Do you read your reviews?
I try not to. I really love bad reviews, so I read the really negative ones. I carried in my wallet for years a clip from, I think, Le Figaro, of my film Down by Law in Cannes, and they said — I’m translating, but I even laminated it — “The French intelligentsia praises Jarmusch in the way a deaf and blind parent would applaud their retarded child. Jarmusch is 33 years old, the age Christ was when he was crucified. We can only hope the same for his film career.” I loved that one, man!
You’ve gotten some bad reviews for this one.
We’ve got some, especially from the trades. I read a few. I read the Variety one. I also know hard-core horror nerds may not like this film. Trump people aren’t going to like this film, and that’s a lot of people already. We didn’t build the film to be a money-making machine, so they’re probably going to say, “Not a money-making machine; it sucks.” We’re apparently really strong in France. And we apparently got nice things here, in Time and The Wall Street Journal, places I wouldn’t expect. I did read the nice thing by Richard Brody in The New Yorker, where they have the little picks.

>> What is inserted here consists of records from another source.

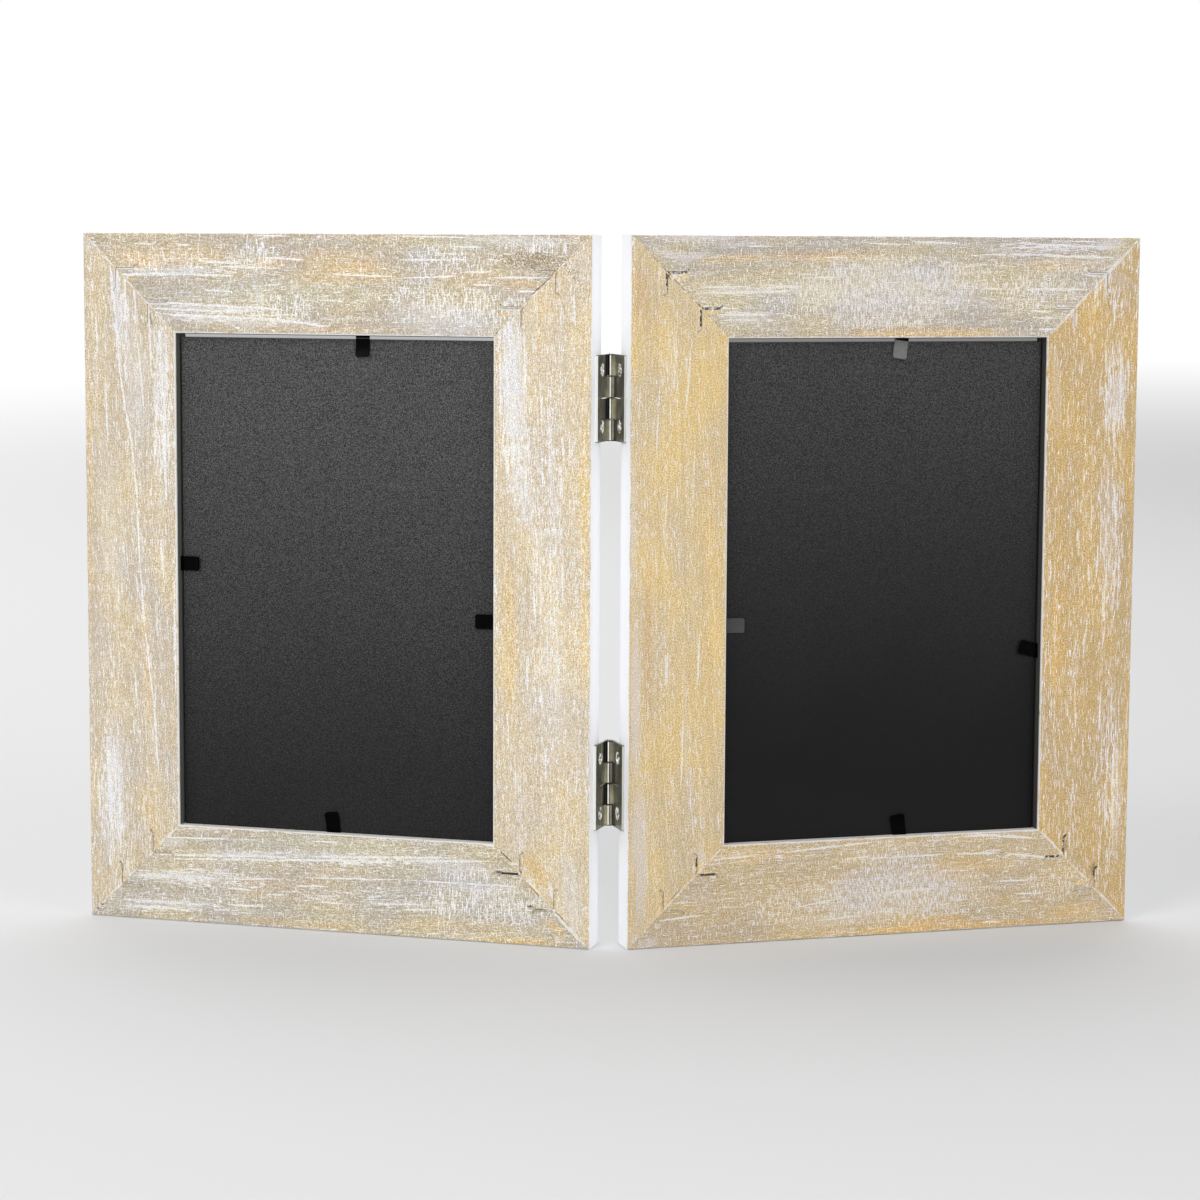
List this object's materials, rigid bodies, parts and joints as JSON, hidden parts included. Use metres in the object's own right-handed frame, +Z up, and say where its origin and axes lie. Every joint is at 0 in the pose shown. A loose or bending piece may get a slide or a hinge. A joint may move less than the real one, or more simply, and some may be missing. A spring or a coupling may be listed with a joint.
{
  "type": "hinged double photo frame",
  "caption": "Double photo frame: two mitred wooden frames with glass, backing board and steel tabs, joined by butt hinges so that the pair folds shut face to face.",
  "frame": {"origin": "middle of the footprint of the pair at its stored opening, on the surface that it stands on", "axes": "+Z up along the hinge pins, +X towards the right-hand frame as seen from the backs, -Y out of the backs, +Y on the picture side"},
  "size_m": [0.326, 0.0586, 0.214],
  "materials": {
    "limed_wood": "bare pale wood with a worn white lime wash on the backs, white painted sides and fronts",
    "nail_steel": "dull dark steel",
    "clear_glass": "clear float glass",
    "paper": "blank matt paper",
    "black_board": "matt black fine-grained board",
    "black_steel": "black coated spring steel, satin",
    "nickel_plate": "nickel plate"
  },
  "bodies": {
    "left_frame": {"left_top_rail": "limed_wood", "left_bottom_rail": "limed_wood", "left_hinge_stile": "limed_wood", "left_outer_stile": "limed_wood", "left_corner_nails": "nail_steel", "left_glass": "clear_glass", "left_photo_insert": "paper", "left_backing_board": "black_board", "left_tab_roots": "black_steel", "upper_hinge_left_leaf": "nickel_plate", "upper_hinge_left_screws": "nickel_plate", "lower_hinge_left_leaf": "nickel_plate", "lower_hinge_left_screws": "nickel_plate", "upper_hinge_pin": "nickel_plate", "lower_hinge_pin": "nickel_plate"},
    "right_frame": {"right_top_rail": "limed_wood", "right_bottom_rail": "limed_wood", "right_hinge_stile": "limed_wood", "right_outer_stile": "limed_wood", "right_corner_nails": "nail_steel", "right_glass": "clear_glass", "right_photo_insert": "paper", "right_backing_board": "black_board", "right_tab_roots": "black_steel", "upper_hinge_right_leaf": "nickel_plate", "upper_hinge_right_screws": "nickel_plate", "lower_hinge_right_leaf": "nickel_plate", "lower_hinge_right_screws": "nickel_plate"},
    "left_tab_top": {"left_tab_top": "black_steel"},
    "left_tab_bottom": {"left_tab_bottom": "black_steel"},
    "left_tab_hinge_side": {"left_tab_hinge_side": "black_steel"},
    "left_tab_outer": {"left_tab_outer": "black_steel"},
    "right_tab_top": {"right_tab_top": "black_steel"},
    "right_tab_bottom": {"right_tab_bottom": "black_steel"},
    "right_tab_hinge_side": {"right_tab_hinge_side": "black_steel"},
    "right_tab_outer": {"right_tab_outer": "black_steel"}
  },
  "joints": [
    {"name": "fold", "type": "hinge", "parent": "left_frame", "child": "right_frame", "pos_m": [0, -0.01501, 0.107], "axis": [0, 0, 1], "range_deg": [-38, 147]},
    {"name": "left_tab_top_bend", "type": "hinge", "parent": "left_frame", "child": "left_tab_top", "pos_m": [-0.07508, -0.00601, 0.1824], "axis": [-0.9588, 0.284, 0], "range_deg": [0, 85]},
    {"name": "left_tab_bottom_bend", "type": "hinge", "parent": "left_frame", "child": "left_tab_bottom", "pos_m": [-0.08486, -0.00311, 0.03159], "axis": [0.9536, -0.2825, 0.1045], "range_deg": [0, 85]},
    {"name": "left_tab_hinge_side_bend", "type": "hinge", "parent": "left_frame", "child": "left_tab_hinge_side", "pos_m": [-0.03534, -0.01778, 0.09782], "axis": [0, 0, 1], "range_deg": [0, 85]},
    {"name": "left_tab_outer_bend", "type": "hinge", "parent": "left_frame", "child": "left_tab_outer", "pos_m": [-0.13199, 0.01085, 0.11235], "axis": [0, 0, -1], "range_deg": [0, 85]},
    {"name": "right_tab_top_bend", "type": "hinge", "parent": "right_frame", "child": "right_tab_top", "pos_m": [0.08807, -0.00217, 0.18241], "axis": [-0.9495, -0.2813, 0.1392], "range_deg": [0, 85]},
    {"name": "right_tab_bottom_bend", "type": "hinge", "parent": "right_frame", "child": "right_tab_bottom", "pos_m": [0.08965, -0.0017, 0.03159], "axis": [0.9495, 0.2813, 0.1392], "range_deg": [0, 85]},
    {"name": "right_tab_hinge_side_bend", "type": "hinge", "parent": "right_frame", "child": "right_tab_hinge_side", "pos_m": [0.03534, -0.01778, 0.09706], "axis": [0, 0, -1], "range_deg": [0, 85]},
    {"name": "right_tab_outer_bend", "type": "hinge", "parent": "right_frame", "child": "right_tab_outer", "pos_m": [0.13202, 0.01086, 0.08661], "axis": [0.232, 0.0687, 0.9703], "range_deg": [0, 85]}
  ]
}
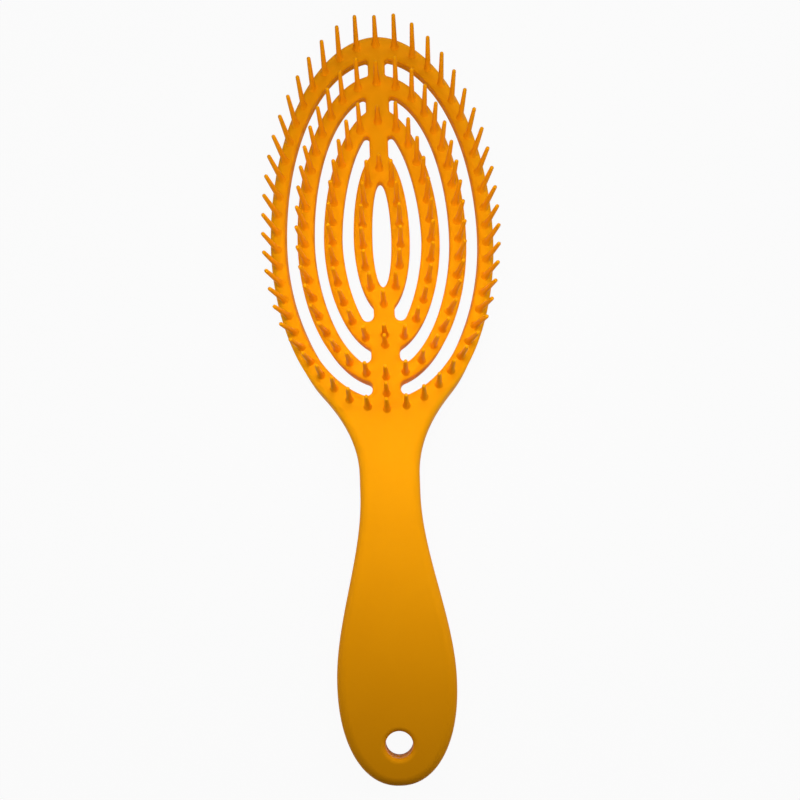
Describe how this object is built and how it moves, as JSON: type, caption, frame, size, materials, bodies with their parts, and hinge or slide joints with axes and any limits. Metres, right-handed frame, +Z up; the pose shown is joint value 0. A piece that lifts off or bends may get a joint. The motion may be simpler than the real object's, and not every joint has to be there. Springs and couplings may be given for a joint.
{
  "type": "hair brush",
  "caption": "Oval vented hair brush: nested ribs round a centre slot carry upright pins, and a hollow handle with a hanging hole forks into the yoke that holds the ribs.",
  "frame": {"origin": "on the table under the middle of the brush, which lies on its back on the flat of its handle and the tip of its head", "axes": "+Y along the brush from the handle to the head, +X across it, +Z up, the way the pins point"},
  "size_m": [0.0741, 0.2446, 0.0351],
  "materials": {
    "orange_plastic": "satin"
  },
  "bodies": {
    "root": {"handle_front_shell": "orange_plastic", "handle_rear_shell": "orange_plastic", "outer_pin_rib": "orange_plastic", "second_pin_rib": "orange_plastic", "third_pin_rib": "orange_plastic", "inner_pin_rib": "orange_plastic", "outer_rear_rib": "orange_plastic", "second_rear_rib": "orange_plastic", "third_rear_rib": "orange_plastic", "inner_rear_rib": "orange_plastic"}
  },
  "joints": []
}
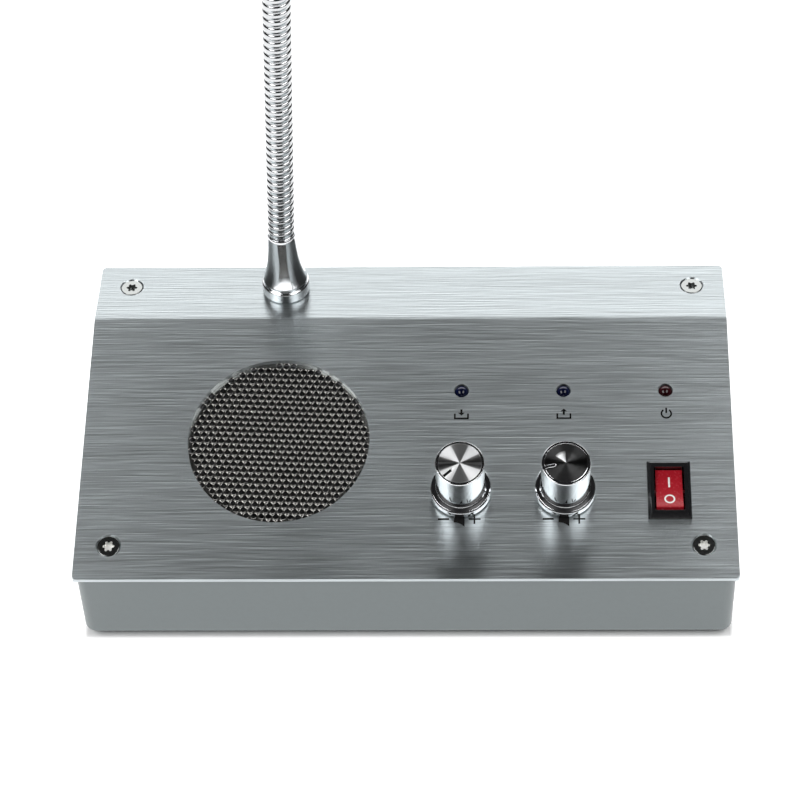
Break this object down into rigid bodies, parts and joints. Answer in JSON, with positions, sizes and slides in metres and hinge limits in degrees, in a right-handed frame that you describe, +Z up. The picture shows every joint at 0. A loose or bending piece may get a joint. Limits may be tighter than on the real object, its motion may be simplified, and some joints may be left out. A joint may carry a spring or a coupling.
{
  "type": "teller window intercom",
  "caption": "Wedge-shaped counter intercom with loudspeaker grille, two level knobs, indicator lamps, rocker switch and gooseneck microphone.",
  "frame": {"origin": "on the counter, under the middle of the case", "axes": "+X to the user's right, +Y to the back, +Z up"},
  "size_m": [0.226, 0.125, 0.4078],
  "materials": {
    "brushed_panel": "fine brushing from side to side, satin",
    "case_paint": "smooth semi-gloss grey paint",
    "zinc_steel": "bright zinc plating",
    "foot_rubber": "matte black",
    "grille_metal": "dark bronze-grey, satin",
    "basket_steel": "dark satin",
    "cone_paper": "matte pressed paper",
    "surround_rubber": "matte black",
    "coil_copper": "copper winding",
    "pole_iron": "turned and plated",
    "magnet_ferrite": "ground ceramic",
    "blue_lamp": "tinted clear resin, unlit",
    "red_lamp": "tinted clear resin, unlit",
    "black_plastic": "moulded",
    "board_laminate": "green lacquer",
    "control_shell": "plated can",
    "shaft_steel": "turned",
    "knob_chrome": "polished",
    "spun_cap": "spun, with circular brushing",
    "bezel_plastic": "glossy black",
    "red_plastic": "glossy red",
    "contact_brass": "plain brass",
    "sink_aluminium": "extruded",
    "can_sleeve": "shrunk sleeve",
    "header_plastic": "moulded",
    "collar_chrome": "polished, turned",
    "neck_chrome": "polished turns",
    "mic_black": "satin black",
    "capsule_metal": "pressed can",
    "mic_mesh": "dark satin"
  },
  "bodies": {
    "housing": {"top_plate": "brushed_panel", "lower_case": "case_paint", "corner_brackets": "zinc_steel", "bracket_nuts": "zinc_steel", "cover_screws": "zinc_steel", "rubber_feet": "foot_rubber", "speaker_grille": "grille_metal", "speaker_basket": "basket_steel", "speaker_cone": "cone_paper", "speaker_surround": "surround_rubber", "speaker_dust_cap": "cone_paper", "voice_coil": "coil_copper", "speaker_front_pole": "pole_iron", "speaker_magnet": "magnet_ferrite", "speaker_yoke": "pole_iron", "speaker_studs": "zinc_steel", "speaker_clamps": "zinc_steel", "speaker_nuts": "zinc_steel", "in_lamp": "blue_lamp", "out_lamp": "blue_lamp", "power_lamp": "red_lamp", "lamp_spacers": "black_plastic", "control_board": "board_laminate", "in_control_body": "control_shell", "out_control_body": "control_shell", "control_washers": "zinc_steel", "control_nuts": "zinc_steel", "switch_body": "bezel_plastic", "switch_terminals": "contact_brass", "main_board": "board_laminate", "board_pillars": "contact_brass", "board_screws": "zinc_steel", "amplifier_chip": "black_plastic", "heat_sink": "sink_aluminium", "capacitors": "can_sleeve", "wire_headers": "header_plastic", "power_socket": "black_plastic", "sub_unit_socket": "black_plastic", "record_socket": "black_plastic", "neck_collar": "collar_chrome", "neck_nut": "zinc_steel"},
    "in_knob": {"in_knob": "knob_chrome", "in_knob_cap": "spun_cap", "in_control_shaft": "shaft_steel"},
    "out_knob": {"out_knob": "knob_chrome", "out_knob_cap": "spun_cap", "out_control_shaft": "shaft_steel"},
    "rocker": {"power_rocker": "red_plastic"},
    "neck_1": {"neck_link_1": "neck_chrome"},
    "neck_2": {"neck_link_2": "neck_chrome"},
    "neck_3": {"neck_link_3": "neck_chrome"},
    "neck_4": {"neck_link_4": "neck_chrome"},
    "neck_5": {"neck_link_5": "neck_chrome"},
    "neck_6": {"neck_link_6": "neck_chrome"},
    "neck_7": {"neck_link_7": "neck_chrome"},
    "neck_8": {"neck_link_8": "neck_chrome", "mic_ferrule": "collar_chrome", "mic_housing": "mic_black", "mic_capsule": "capsule_metal", "mic_grille": "mic_mesh"}
  },
  "joints": [
    {"name": "in_knob_turn", "type": "hinge", "parent": "housing", "child": "in_knob", "pos_m": [0.0186, -0.0308, 0.0411], "axis": [0, -0.2756, 0.9613], "range_deg": [-282, 18]},
    {"name": "out_knob_turn", "type": "hinge", "parent": "housing", "child": "out_knob", "pos_m": [0.0544, -0.0308, 0.0411], "axis": [0, -0.2756, 0.9613], "range_deg": [-252, 48]},
    {"name": "rocker_tilt", "type": "hinge", "parent": "housing", "child": "rocker", "pos_m": [0.0902, -0.03039, 0.03965], "axis": [1, 0, 0], "range_deg": [0, 16]},
    {"name": "neck_forward_1", "type": "hinge", "parent": "housing", "child": "neck_1", "pos_m": [-0.0452, 0.05122, 0.08832], "axis": [0.9986, 0, -0.0523], "range_deg": [-22.5, 22.5]},
    {"name": "neck_sideways_2", "type": "hinge", "parent": "neck_1", "child": "neck_2", "pos_m": [-0.04338, 0.05122, 0.12307], "axis": [0, 1, 0], "range_deg": [-22.5, 22.5]},
    {"name": "neck_forward_3", "type": "hinge", "parent": "neck_2", "child": "neck_3", "pos_m": [-0.04156, 0.05122, 0.15782], "axis": [0.9986, 0, -0.0523], "range_deg": [-22.5, 22.5]},
    {"name": "neck_sideways_4", "type": "hinge", "parent": "neck_3", "child": "neck_4", "pos_m": [-0.03974, 0.05122, 0.19257], "axis": [0, 1, 0], "range_deg": [-22.5, 22.5]},
    {"name": "neck_forward_5", "type": "hinge", "parent": "neck_4", "child": "neck_5", "pos_m": [-0.03791, 0.05122, 0.22732], "axis": [0.9986, 0, -0.0523], "range_deg": [-22.5, 22.5]},
    {"name": "neck_sideways_6", "type": "hinge", "parent": "neck_5", "child": "neck_6", "pos_m": [-0.03609, 0.05122, 0.26208], "axis": [0, 1, 0], "range_deg": [-22.5, 22.5]},
    {"name": "neck_forward_7", "type": "hinge", "parent": "neck_6", "child": "neck_7", "pos_m": [-0.03427, 0.05122, 0.29683], "axis": [0.9986, 0, -0.0523], "range_deg": [-22.5, 22.5]},
    {"name": "neck_sideways_8", "type": "hinge", "parent": "neck_7", "child": "neck_8", "pos_m": [-0.03245, 0.05122, 0.33158], "axis": [0, 1, 0], "range_deg": [-22.5, 22.5]}
  ],
  "couplings": [
    {"joint": "neck_forward_3", "follows": "neck_forward_1", "ratio": 1},
    {"joint": "neck_forward_5", "follows": "neck_forward_1", "ratio": 1},
    {"joint": "neck_forward_7", "follows": "neck_forward_1", "ratio": 1},
    {"joint": "neck_sideways_4", "follows": "neck_sideways_2", "ratio": 1},
    {"joint": "neck_sideways_6", "follows": "neck_sideways_2", "ratio": 1},
    {"joint": "neck_sideways_8", "follows": "neck_sideways_2", "ratio": 1}
  ]
}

What are the films you watch these days?
Oh boy, I watch a lot of films. I saw a lot of beautiful ones that were almost mainstream last year, like Roma and The Favourite. I really liked, except for the music, At Eternity’s Gate, Julian Schnabel’s film with Willem Dafoe. I liked High Life, a very strange Claire Denis film. I liked Shoplifters, BlacKkKlansman, Death of Stalin, Minding the Gap. Oh, the best of American cinema of the last decade, probably, for me, is Twin Peaks: The Return, an 18-hour film that is incomprehensible and dreamlike in the most beautiful, adventurous way. That is a masterpiece. Why can’t they just give David Lynch whatever money he needs? Why can’t you give Terry Gilliam? He needs money to make something; just give it to him! I don’t understand.
This interview has been edited and condensed for clarity.